**GIVEN TASK**: Exactly reproduce the lines beginning with the line that includes "obj.parent = None" and ending with the last line of the data.

**INFORMATION SUPPLIED**:
-*-*-

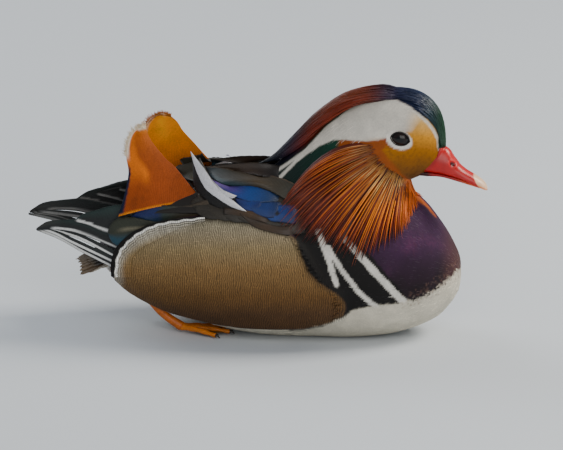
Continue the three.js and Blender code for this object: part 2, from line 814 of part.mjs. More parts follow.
function tailFeather(way) {
  const spread = way * TAIL_SPREAD;
  const out = new THREE.Vector3(-0.4, way * 0.45, 1).normalize();
  const place = (t) => {
    const reach = TAIL_REACH * mix(1, 0.9, Math.abs(way)) * t;
    const at = TAIL_ROOT.clone();
    at.x -= Math.cos(spread) * reach;
    at.y += Math.sin(spread) * reach + 9 * way;
    at.z += -6.5 * way * way - 1.5 * Math.abs(way) - reach * mix(0.42, 0.5, t);
    return { at, out };
  };
  return vane(place, rounded(5), 1.2, 3);
}

// A block over everything behind or ahead of a place along the body.
function blockPast(x, way) {
  return geometryToSolid(new THREE.BoxGeometry(500, 500, 500).translate(x + way * 250, 0, 0));
}

function tailSolid() {
  const feathers = steps(TAIL_FEATHERS - 1).map((share) => tailFeather(mix(-1, 1, share)));
  const rump = torsoWhole.subtract(blockPast(TAIL_PART_X - GAP, 1));
  return join([rump, ...feathers]).subtract(blockPast(TAIL_PART_X - GAP, 1));
}

// Leg: the shank folded under the rear of the belly, with the webbed foot pointing forward.
const HEEL = [-86, 27, 25];
const ANKLE = [-64, 26.5, 4.4];
const TOES = [
  [-32, 14, 1.7],
  [-27, 27, 1.7],
  [-36, 39, 1.7],
];

function limb(points, radii, sides, rings) {
  const line = route(points);
  return loft(
    steps(rings).map((t) => {
      const place = line(t);
      const along = line(Math.min(1, t + 0.01)).sub(line(Math.max(0, t - 0.01))).normalize();
      const across = new THREE.Vector3(0, 0, 1).cross(along).normalize();
      const up = along.clone().cross(across);
      const radius = mix(radii[0], radii[1], t);
      return steps(sides - 1).map((_, i) => {
        const angle = (2 * Math.PI * i) / sides;
        return place
          .clone()
          .addScaledVector(across, Math.cos(angle) * radius)
          .addScaledVector(up, Math.sin(angle) * radius);
      });
    }),
  );
}

function legSolid(side) {
  const flip = ([x, y, z]) => [x, y * side, z];
  const shank = limb([HEEL, ANKLE].map(flip), [3.6, 3.2], 6, 2);
  const toes = TOES.map((toe) => limb([ANKLE, toe].map(flip), [2.8, 1.5], 5, 2));
  const webs = [0, 1].map((k) => {
    const face = (out) => (u, v) => {
      const root = new THREE.Vector3(...flip(ANKLE));
      const tip = new THREE.Vector3(...flip(TOES[k])).lerp(new THREE.Vector3(...flip(TOES[k + 1])), u);
      const p = root.lerp(tip, mix(0.12, 0.94 - 0.12 * Math.sin(Math.PI * u), v));
      p.z = mix(2.4, 1.5, v) + (out ? 0.5 : -0.5);
      return p;
    };
    return slab(3, 2, face(true), face(false));
  });
  return join([shank, ...toes, ...webs]);
}

// The ground cuts whatever would reach below it.
const groundBlock = geometryToSolid(
  new THREE.BoxGeometry(500, 500, 100).translate(0, 0, GROUND - 50),
);
const onGround = (solid) => solid.subtract(groundBlock);

// Pieces that come in pairs stay on their own side of the middle plane.
function ownSide(solid, side) {
  const block = new THREE.BoxGeometry(500, 100, 500).translate(0, side * -50 + (side * GAP) / 2, 0);
  return solid.subtract(geometryToSolid(block));
}

// Assembly
const model = new THREE.Group();

function add(name, solid, colour, roughness = 0.7) {
  const mesh = toMesh(weld(largest(solid)));
  mesh.name = name;
  mesh.material = new THREE.MeshStandardMaterial({ color: colour, roughness, metalness: 0 });
  model.add(mesh);
}

const lessAll = (solid, cutters) => cutters.reduce((rest, cutter) => rest.subtract(cutter), solid);

const torsoRoom = room(torsoWhole);
const headRoom = room(headWhole);
const neckRoom = room(neckWhole);
const eyes = [RIGHT, LEFT].map(eyeBall);
const lids = [RIGHT, LEFT].map(lidRing);
const head = lessAll(join([headWhole, ...lids]), [torsoRoom, ...eyes.map(room)]);
const upperWhole = billSolid(UPPER_BILL, 12, 14, "under");
const upperBill = lessAll(upperWhole, [headRoom, nostril(RIGHT), nostril(LEFT)]);
const lowerBill = lessAll(billSolid(LOWER_BILL, 8, 12, "top"), [headRoom, room(upperWhole)]);
const crestWhole = crestSolid();
const crestRoom = room(crestWhole);
const mantleWhole = mantleSolid();
const mantleRoom = room(mantleWhole);
const tail = tailSolid();
const tailRoom = room(tail);

add("torso", onGround(torsoWhole.subtract(blockPast(TAIL_PART_X, -1))), COLOURS.breast);
add("neck", lessAll(neckWhole, [torsoRoom, headRoom]), COLOURS.neck);
add("head", head, COLOURS.cheek);
add("bill_upper", upperBill, COLOURS.bill, 0.35);
add("bill_lower", lowerBill, COLOURS.bill, 0.35);
add("crest", lessAll(crestWhole, [headRoom, neckRoom, torsoRoom]), COLOURS.crest);
add("mantle", lessAll(mantleWhole, [torsoRoom, neckRoom, crestRoom]), COLOURS.mantle);
add("tail", tail, COLOURS.tail);

for (const [side, word, eye] of [
  [RIGHT, "right", eyes[0]],
  [LEFT, "left", eyes[1]],
]) {
  add(`eye_${word}`, eye, COLOURS.eye, 0.1);
  const ruffWhole = ruffSolid(side);
  const ruffRoom = room(ruffWhole);
  const ruff = lessAll(ruffWhole, [headRoom, neckRoom, torsoRoom, crestRoom]);
  add(`ruff_${word}`, ownSide(ruff, side), COLOURS.ruff);
  const primariesWhole = primariesSolid(side);
  const primariesRoom = room(primariesWhole);
  const primaries = lessAll(primariesWhole, [torsoRoom, tailRoom]);
  add(`primaries_${word}`, primaries, COLOURS.primaries);
  const flankWhole = flankSolid(side);
  const flankRoom = room(flankWhole);
  add(`flank_${word}`, lessAll(flankWhole, [torsoRoom, ruffRoom, primariesRoom]), COLOURS.flank);
  const wingWhole = wingSolid(side);
  const wingRoom = room(wingWhole);
  const wingCut = [torsoRoom, neckRoom, crestRoom, ruffRoom, flankRoom, mantleRoom, primariesRoom];
  add(`wing_${word}`, ownSide(lessAll(wingWhole, wingCut), side), COLOURS.wing);
  const sailCut = [torsoRoom, wingRoom, flankRoom, mantleRoom, primariesRoom];
  add(`sail_${word}`, lessAll(sailSolid(side), sailCut), COLOURS.sail);
  add(`leg_${word}`, onGround(lessAll(legSolid(side), [torsoRoom, flankRoom])), COLOURS.foot);
}

export default model;
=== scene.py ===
import math

import bmesh
import bpy
import numpy as np
from mathutils import Matrix, Vector
from mathutils.bvhtree import BVHTree
from mathutils.noise import noise as smooth_noise


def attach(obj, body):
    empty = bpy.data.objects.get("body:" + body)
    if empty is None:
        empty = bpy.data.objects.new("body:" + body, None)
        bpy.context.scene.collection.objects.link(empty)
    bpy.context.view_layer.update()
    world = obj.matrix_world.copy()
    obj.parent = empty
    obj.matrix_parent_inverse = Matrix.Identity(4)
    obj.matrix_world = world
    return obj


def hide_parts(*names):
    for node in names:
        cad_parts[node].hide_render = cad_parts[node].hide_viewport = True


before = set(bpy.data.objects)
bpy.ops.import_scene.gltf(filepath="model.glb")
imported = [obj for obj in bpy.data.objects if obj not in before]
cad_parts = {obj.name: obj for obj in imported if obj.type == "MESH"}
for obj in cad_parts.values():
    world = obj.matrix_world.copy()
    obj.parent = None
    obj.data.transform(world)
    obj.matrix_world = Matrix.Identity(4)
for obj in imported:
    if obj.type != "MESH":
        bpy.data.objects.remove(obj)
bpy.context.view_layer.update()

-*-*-

**TASK RESPONSE**:
    obj.parent = None
    obj.data.transform(world)
    obj.matrix_world = Matrix.Identity(4)
for obj in imported:
    if obj.type != "MESH":
        bpy.data.objects.remove(obj)
bpy.context.view_layer.update()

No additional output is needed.